野村HDと大和証Gがフランクに新会社、英国のEU離脱にらみ

野村ホールディングスは27日、ドイツ中部のフランクフルトに新会社を設立し、現地の証券業に関する認可申請を開始したと発表した。英国の欧州連合(EU)離脱(ブレグジット)決定を受けた措置。大和証券グループ本社も同市に現地法人を設立する計画を明らかにしており、日本の2大証券会社はブレグジット後のEU事業拠点としてともに金融都市フランクフルトを選んだことになる。

EUには金融機関が域内に拠点を構えていれば全加盟国で事業を展開できる「パスポート」制度がある。銀行や証券会社の多くはこれを踏まえ、ロンドンの拠点からEU事業を展開してきたが、英国がEUから離脱するとそれができなくなる恐れが高いことから、ロンドンで行ってきた業務の部分移管に向けて準備を進めている。

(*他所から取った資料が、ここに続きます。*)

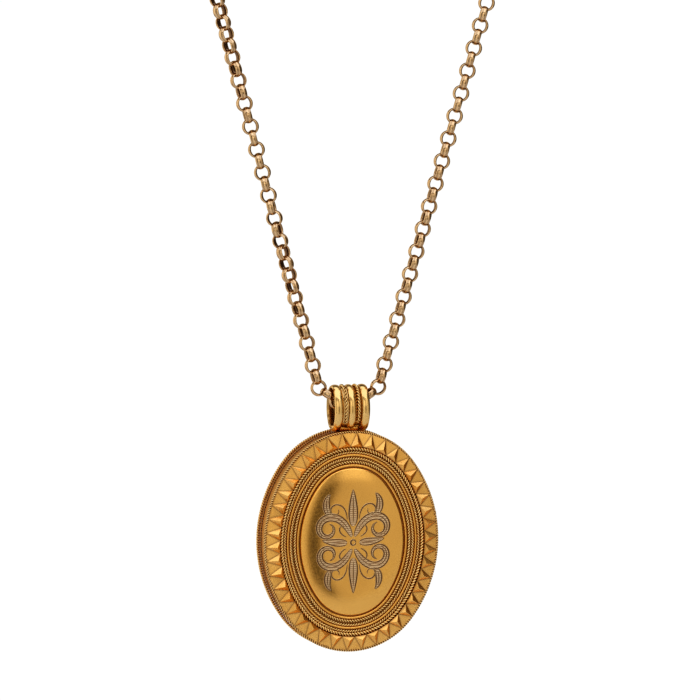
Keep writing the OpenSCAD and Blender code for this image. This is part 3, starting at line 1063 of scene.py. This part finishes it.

野村はEU離脱の是非を問う英国の国民投票が実施される前からプロジェクトチームを設置し、ブレグジットによる影響や対応策の検討。顧客への影響を最小限に抑えつつこれまで同様の金融サービスを提供するための施策の一環として、フランクフルトに新会社を設立することを決めた。2019年の英国のEU離脱完了までに、十分なサービスを継続して提供できる体制を整備する。

大和証券グループ本社は22日、フランクフルトに証券現地法人を設立すると発表した。英国の欧州連合(EU)離脱後もEU 関連のサービスを継続して提供するための措置。現地規制当局にライセンス申請を行う。

フランクフルトに配置する新たな人員の数は両社とも明らかにしていない。『フランクフルター・アルゲマイネ』紙が消息筋の情報として報じたところによると、野村は差し当たり100~120人となる見通し。同社の欧州全体の雇用規模は3,000人で、その大半がロンドンで勤務している。